INSTRUCTIONS FOR THE TASK :: What number of lines contain the word "Blender"? Reply with the number and nothing else.
BEGIN TASK DATA
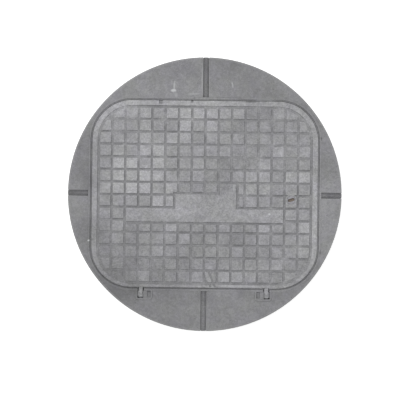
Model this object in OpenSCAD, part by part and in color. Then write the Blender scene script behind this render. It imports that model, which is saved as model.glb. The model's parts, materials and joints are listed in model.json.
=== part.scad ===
END TASK DATA
BEGIN TASK DATA
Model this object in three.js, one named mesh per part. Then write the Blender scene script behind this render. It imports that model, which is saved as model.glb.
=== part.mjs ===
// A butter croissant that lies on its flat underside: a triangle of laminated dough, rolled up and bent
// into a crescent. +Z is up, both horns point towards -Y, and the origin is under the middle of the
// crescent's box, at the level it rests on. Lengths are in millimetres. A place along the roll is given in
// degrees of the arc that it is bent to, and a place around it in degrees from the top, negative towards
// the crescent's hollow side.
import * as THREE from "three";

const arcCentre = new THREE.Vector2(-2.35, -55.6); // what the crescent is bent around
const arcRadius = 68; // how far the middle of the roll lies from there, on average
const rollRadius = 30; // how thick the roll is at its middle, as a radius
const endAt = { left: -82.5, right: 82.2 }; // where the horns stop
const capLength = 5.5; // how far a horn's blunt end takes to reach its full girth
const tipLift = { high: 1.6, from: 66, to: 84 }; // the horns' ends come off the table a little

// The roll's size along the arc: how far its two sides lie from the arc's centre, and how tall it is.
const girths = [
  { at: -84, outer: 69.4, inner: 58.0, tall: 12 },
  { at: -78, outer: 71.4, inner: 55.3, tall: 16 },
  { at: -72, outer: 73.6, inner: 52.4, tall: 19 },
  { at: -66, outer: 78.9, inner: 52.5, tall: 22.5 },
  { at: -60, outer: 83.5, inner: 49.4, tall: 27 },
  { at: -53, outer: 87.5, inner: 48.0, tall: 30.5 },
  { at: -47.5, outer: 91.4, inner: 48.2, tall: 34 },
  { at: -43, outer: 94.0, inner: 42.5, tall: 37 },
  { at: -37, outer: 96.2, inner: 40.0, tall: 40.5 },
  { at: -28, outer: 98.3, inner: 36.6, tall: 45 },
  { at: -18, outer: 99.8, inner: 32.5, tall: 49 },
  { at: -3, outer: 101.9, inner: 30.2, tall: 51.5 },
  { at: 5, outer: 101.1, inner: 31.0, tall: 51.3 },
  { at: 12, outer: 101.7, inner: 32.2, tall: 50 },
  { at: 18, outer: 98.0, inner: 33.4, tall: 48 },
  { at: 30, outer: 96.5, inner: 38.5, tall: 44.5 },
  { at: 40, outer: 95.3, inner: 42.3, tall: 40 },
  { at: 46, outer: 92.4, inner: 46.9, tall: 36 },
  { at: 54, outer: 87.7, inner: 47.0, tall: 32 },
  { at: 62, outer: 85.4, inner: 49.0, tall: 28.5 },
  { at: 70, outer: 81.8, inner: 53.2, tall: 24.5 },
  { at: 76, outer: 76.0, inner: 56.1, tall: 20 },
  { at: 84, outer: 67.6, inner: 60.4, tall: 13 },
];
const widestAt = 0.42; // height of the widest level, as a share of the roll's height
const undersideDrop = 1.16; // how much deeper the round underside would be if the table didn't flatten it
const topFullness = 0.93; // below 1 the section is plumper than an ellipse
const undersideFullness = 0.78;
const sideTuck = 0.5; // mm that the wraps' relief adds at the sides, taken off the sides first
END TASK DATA
FINISHED ANSWER :: 2